[DATASET EXCERPT]

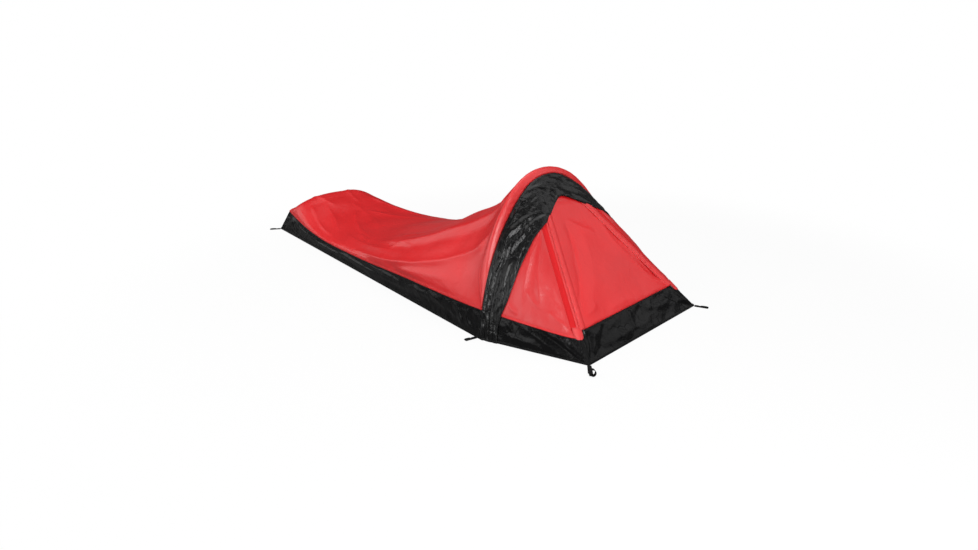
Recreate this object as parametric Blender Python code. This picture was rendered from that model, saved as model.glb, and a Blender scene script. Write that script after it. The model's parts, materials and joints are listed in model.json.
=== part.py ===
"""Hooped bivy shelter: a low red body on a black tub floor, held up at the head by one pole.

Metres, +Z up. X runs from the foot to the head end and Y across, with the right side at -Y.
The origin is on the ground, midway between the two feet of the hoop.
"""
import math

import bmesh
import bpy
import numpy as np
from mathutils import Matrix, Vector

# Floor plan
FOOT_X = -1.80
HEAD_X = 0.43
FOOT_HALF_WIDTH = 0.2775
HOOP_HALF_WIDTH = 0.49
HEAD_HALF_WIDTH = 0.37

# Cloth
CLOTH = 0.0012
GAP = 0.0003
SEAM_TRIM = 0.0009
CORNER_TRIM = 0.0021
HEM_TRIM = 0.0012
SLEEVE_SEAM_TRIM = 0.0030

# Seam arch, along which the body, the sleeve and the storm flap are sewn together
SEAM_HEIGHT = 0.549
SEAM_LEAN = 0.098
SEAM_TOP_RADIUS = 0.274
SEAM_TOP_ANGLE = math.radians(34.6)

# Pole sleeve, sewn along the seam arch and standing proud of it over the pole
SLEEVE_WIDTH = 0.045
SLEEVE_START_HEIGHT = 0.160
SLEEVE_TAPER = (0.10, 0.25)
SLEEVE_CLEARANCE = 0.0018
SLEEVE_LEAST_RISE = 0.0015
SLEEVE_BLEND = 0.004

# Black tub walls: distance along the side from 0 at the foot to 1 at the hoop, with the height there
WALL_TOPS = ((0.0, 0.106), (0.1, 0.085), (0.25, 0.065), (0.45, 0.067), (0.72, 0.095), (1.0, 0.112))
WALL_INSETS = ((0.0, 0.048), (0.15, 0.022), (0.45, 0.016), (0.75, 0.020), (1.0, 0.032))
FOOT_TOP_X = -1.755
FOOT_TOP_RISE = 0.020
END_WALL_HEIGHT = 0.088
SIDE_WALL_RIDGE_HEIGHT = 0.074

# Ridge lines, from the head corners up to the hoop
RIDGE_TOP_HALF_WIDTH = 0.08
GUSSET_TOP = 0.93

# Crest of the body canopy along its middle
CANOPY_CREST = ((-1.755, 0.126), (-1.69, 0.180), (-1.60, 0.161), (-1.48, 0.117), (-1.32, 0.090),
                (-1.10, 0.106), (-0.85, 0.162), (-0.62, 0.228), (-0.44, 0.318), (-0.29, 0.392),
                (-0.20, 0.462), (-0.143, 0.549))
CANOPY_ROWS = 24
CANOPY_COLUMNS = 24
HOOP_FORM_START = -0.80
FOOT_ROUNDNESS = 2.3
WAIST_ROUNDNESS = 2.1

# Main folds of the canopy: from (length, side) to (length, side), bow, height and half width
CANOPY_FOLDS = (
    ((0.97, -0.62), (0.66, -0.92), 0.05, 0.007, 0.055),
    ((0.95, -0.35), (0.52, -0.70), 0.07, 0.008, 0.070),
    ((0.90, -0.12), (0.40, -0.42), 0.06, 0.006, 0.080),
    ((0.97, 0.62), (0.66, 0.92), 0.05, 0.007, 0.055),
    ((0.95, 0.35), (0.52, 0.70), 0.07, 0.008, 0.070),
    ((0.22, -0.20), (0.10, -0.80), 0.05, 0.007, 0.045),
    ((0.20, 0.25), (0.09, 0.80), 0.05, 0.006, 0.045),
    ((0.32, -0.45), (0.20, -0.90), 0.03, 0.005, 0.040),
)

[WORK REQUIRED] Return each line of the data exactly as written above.

[WRITTEN RESPONSE]
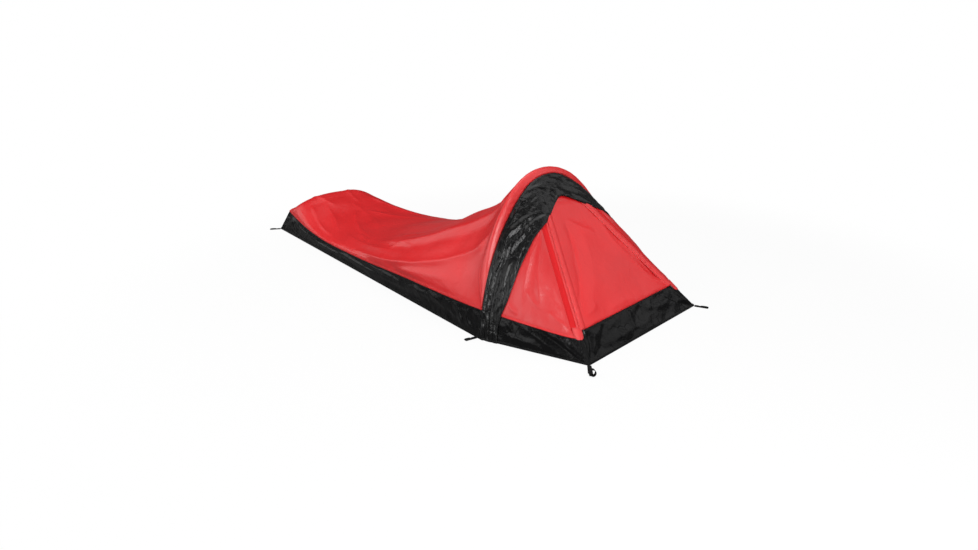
Recreate this object as parametric Blender Python code. This picture was rendered from that model, saved as model.glb, and a Blender scene script. Write that script after it. The model's parts, materials and joints are listed in model.json.
=== part.py ===
"""Hooped bivy shelter: a low red body on a black tub floor, held up at the head by one pole.

Metres, +Z up. X runs from the foot to the head end and Y across, with the right side at -Y.
The origin is on the ground, midway between the two feet of the hoop.
"""
import math

import bmesh
import bpy
import numpy as np
from mathutils import Matrix, Vector

# Floor plan
FOOT_X = -1.80
HEAD_X = 0.43
FOOT_HALF_WIDTH = 0.2775
HOOP_HALF_WIDTH = 0.49
HEAD_HALF_WIDTH = 0.37

# Cloth
CLOTH = 0.0012
GAP = 0.0003
SEAM_TRIM = 0.0009
CORNER_TRIM = 0.0021
HEM_TRIM = 0.0012
SLEEVE_SEAM_TRIM = 0.0030

# Seam arch, along which the body, the sleeve and the storm flap are sewn together
SEAM_HEIGHT = 0.549
SEAM_LEAN = 0.098
SEAM_TOP_RADIUS = 0.274
SEAM_TOP_ANGLE = math.radians(34.6)

# Pole sleeve, sewn along the seam arch and standing proud of it over the pole
SLEEVE_WIDTH = 0.045
SLEEVE_START_HEIGHT = 0.160
SLEEVE_TAPER = (0.10, 0.25)
SLEEVE_CLEARANCE = 0.0018
SLEEVE_LEAST_RISE = 0.0015
SLEEVE_BLEND = 0.004

# Black tub walls: distance along the side from 0 at the foot to 1 at the hoop, with the height there
WALL_TOPS = ((0.0, 0.106), (0.1, 0.085), (0.25, 0.065), (0.45, 0.067), (0.72, 0.095), (1.0, 0.112))
WALL_INSETS = ((0.0, 0.048), (0.15, 0.022), (0.45, 0.016), (0.75, 0.020), (1.0, 0.032))
FOOT_TOP_X = -1.755
FOOT_TOP_RISE = 0.020
END_WALL_HEIGHT = 0.088
SIDE_WALL_RIDGE_HEIGHT = 0.074

# Ridge lines, from the head corners up to the hoop
RIDGE_TOP_HALF_WIDTH = 0.08
GUSSET_TOP = 0.93

# Crest of the body canopy along its middle
CANOPY_CREST = ((-1.755, 0.126), (-1.69, 0.180), (-1.60, 0.161), (-1.48, 0.117), (-1.32, 0.090),
                (-1.10, 0.106), (-0.85, 0.162), (-0.62, 0.228), (-0.44, 0.318), (-0.29, 0.392),
                (-0.20, 0.462), (-0.143, 0.549))
CANOPY_ROWS = 24
CANOPY_COLUMNS = 24
HOOP_FORM_START = -0.80
FOOT_ROUNDNESS = 2.3
WAIST_ROUNDNESS = 2.1

# Main folds of the canopy: from (length, side) to (length, side), bow, height and half width
CANOPY_FOLDS = (
    ((0.97, -0.62), (0.66, -0.92), 0.05, 0.007, 0.055),
    ((0.95, -0.35), (0.52, -0.70), 0.07, 0.008, 0.070),
    ((0.90, -0.12), (0.40, -0.42), 0.06, 0.006, 0.080),
    ((0.97, 0.62), (0.66, 0.92), 0.05, 0.007, 0.055),
    ((0.95, 0.35), (0.52, 0.70), 0.07, 0.008, 0.070),
    ((0.22, -0.20), (0.10, -0.80), 0.05, 0.007, 0.045),
    ((0.20, 0.25), (0.09, 0.80), 0.05, 0.006, 0.045),
    ((0.32, -0.45), (0.20, -0.90), 0.03, 0.005, 0.040),
)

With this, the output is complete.